Uber, Lyft, and question of new mobility and accessibility
While the promise of ride-hailing services and, in the future, driverless cars have been held up as a great leap forward for the disabled community, the reality is much more complicated, and points to ways that riders with disabilities have been marginalized or left out of new mobility technology. As Williamson points out, while its an open question of just how well Lyft and Uber are serving the disabled community, that community wasn’t an initial part of those startups service plans, and the providers had to be legally forced to serve them.
It’s somewhat ironic in that the original means of hailing a private ride with a phone, and on-demand vehicles, like paratransit and Dial-a-Ride services, were specifically created to service the disabled community. Today’s ride-hailing companies function as privatized public transit solutions that adopt this idea.
“This kind of solution has never been applied equitably because inclusion was always tacked on, never prioritized,” she says.
In addition, the development of self-driving cars contains some of the same issues, in terms of their inclusion of riders with disabilities at the beginning stages of innovation and product design. The death of a pedestrian due to an Uber autonomous vehicle raises questions of how well driverless technology can adapt to detecting and avoiding pedestrians with disabilities.
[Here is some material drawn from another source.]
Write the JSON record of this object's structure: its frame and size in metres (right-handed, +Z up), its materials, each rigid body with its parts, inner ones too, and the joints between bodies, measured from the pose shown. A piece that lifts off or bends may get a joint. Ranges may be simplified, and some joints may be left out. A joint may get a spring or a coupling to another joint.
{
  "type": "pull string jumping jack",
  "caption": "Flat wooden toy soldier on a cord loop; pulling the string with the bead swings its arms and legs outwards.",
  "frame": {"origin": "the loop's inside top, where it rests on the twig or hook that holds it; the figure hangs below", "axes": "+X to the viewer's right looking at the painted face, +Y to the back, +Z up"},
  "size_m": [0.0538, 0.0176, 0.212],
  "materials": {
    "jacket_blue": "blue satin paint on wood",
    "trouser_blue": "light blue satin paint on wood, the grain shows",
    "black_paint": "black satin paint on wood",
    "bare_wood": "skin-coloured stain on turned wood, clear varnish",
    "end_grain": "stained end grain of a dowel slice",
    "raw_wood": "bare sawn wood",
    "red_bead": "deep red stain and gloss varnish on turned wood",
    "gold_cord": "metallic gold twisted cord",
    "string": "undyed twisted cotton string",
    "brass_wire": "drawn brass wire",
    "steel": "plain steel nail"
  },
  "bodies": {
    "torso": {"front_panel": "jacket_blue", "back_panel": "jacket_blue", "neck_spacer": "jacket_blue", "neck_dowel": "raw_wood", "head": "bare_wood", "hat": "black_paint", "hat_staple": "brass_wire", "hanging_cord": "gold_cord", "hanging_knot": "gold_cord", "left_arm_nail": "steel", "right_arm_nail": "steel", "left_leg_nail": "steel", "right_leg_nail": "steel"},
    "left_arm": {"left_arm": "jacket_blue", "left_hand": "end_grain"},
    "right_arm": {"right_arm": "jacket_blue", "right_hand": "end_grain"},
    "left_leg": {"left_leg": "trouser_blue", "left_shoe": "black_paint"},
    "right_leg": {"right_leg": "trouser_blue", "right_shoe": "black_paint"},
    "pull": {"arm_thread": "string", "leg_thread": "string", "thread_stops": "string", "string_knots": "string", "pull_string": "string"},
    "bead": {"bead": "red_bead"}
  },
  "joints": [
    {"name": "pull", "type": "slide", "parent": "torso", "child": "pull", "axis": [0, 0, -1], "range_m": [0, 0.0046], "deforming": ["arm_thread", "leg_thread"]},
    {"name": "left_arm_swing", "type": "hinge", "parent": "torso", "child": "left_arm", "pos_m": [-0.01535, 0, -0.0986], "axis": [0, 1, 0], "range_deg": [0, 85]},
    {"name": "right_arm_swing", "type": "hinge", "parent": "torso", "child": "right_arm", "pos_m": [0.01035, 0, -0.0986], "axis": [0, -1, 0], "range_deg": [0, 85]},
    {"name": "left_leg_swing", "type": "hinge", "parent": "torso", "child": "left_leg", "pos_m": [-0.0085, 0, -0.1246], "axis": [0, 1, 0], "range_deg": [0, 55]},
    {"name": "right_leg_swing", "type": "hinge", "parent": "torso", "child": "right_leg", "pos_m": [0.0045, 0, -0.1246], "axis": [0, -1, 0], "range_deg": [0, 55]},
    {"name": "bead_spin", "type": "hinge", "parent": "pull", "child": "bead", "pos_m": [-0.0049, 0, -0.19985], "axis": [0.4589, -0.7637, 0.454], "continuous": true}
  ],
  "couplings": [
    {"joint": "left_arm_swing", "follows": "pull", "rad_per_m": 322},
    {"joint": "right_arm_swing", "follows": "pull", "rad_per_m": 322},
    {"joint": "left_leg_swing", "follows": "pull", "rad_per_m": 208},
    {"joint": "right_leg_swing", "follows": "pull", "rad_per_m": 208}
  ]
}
“These are urgent issues when it comes to just about any type of technology,” Williamson says. “Disabilities aren’t thought of from the beginning, or made part of the initial approach.”
Creating housing that works for all of us
While accessibility laws such as the ADA have helped make public spaces more accessible to more Americans, improved access on private property, especially residential housing remains largely unrealized.
When the rapidly aging baby boomer population is factored in—from 2010 to 2040, the country’s nation’s 65-and-over population will grow by 90 percent—it’s clear that more focus needs to be placed on updating how we build and renovate our homes.
“Many baby boomers are discovering that even though the ADA is 30 years old, most houses don’t really allow for aging in place,” Williamson says. “The ADA set a standard for expanded design knowledge, but its applications doesn’t remain well-distributed into the individual real estate market.”
The rise of niche products for the disabled
With the advent of rapid prototyping and advanced manufacturing processes, those designers who do prioritize the experience of those with disabilities, or make them their main audience, have never found it easier to create solutions that don’t need to have a universal or mass market appeal. Bespoke Innovations, founded in 2009, offered to customize artificial limbs in much the way tailors personalize clothes.
Williamson compares this new world of choice and customization to the way we all customize our phone screens. Aimi Hamraie, a scholar and design historian at Vanderbilt, has used the term “crip technoscience” to discuss how design for and by the disabled functions as politicized design activism.
Many of today’s designers would recognize some of their own work ethics and ideas in some of the post-WWII prosthetic makers, many of whom, after finding existing options in the mass market unsatisfactory, created their own limbs, devices, or adaptations. This kind of customized technology, such as polio survivor Ida Brinkman’s suite of tools that allowed her increased activity at home despite her paralysis, fits into the long history of “consumers who have reconfigured modern technology for their own needs,” Williamson wrote.
“There’s a deep level of technological savvy that comes out of living in an inaccessible society, and confronting the misfit between how your body and mind may operate and how things are designed,” says Williamson. “There’s a lot of potential there, considering that innovation often comes out of these communities, who come together and asses what’s out there and work together.”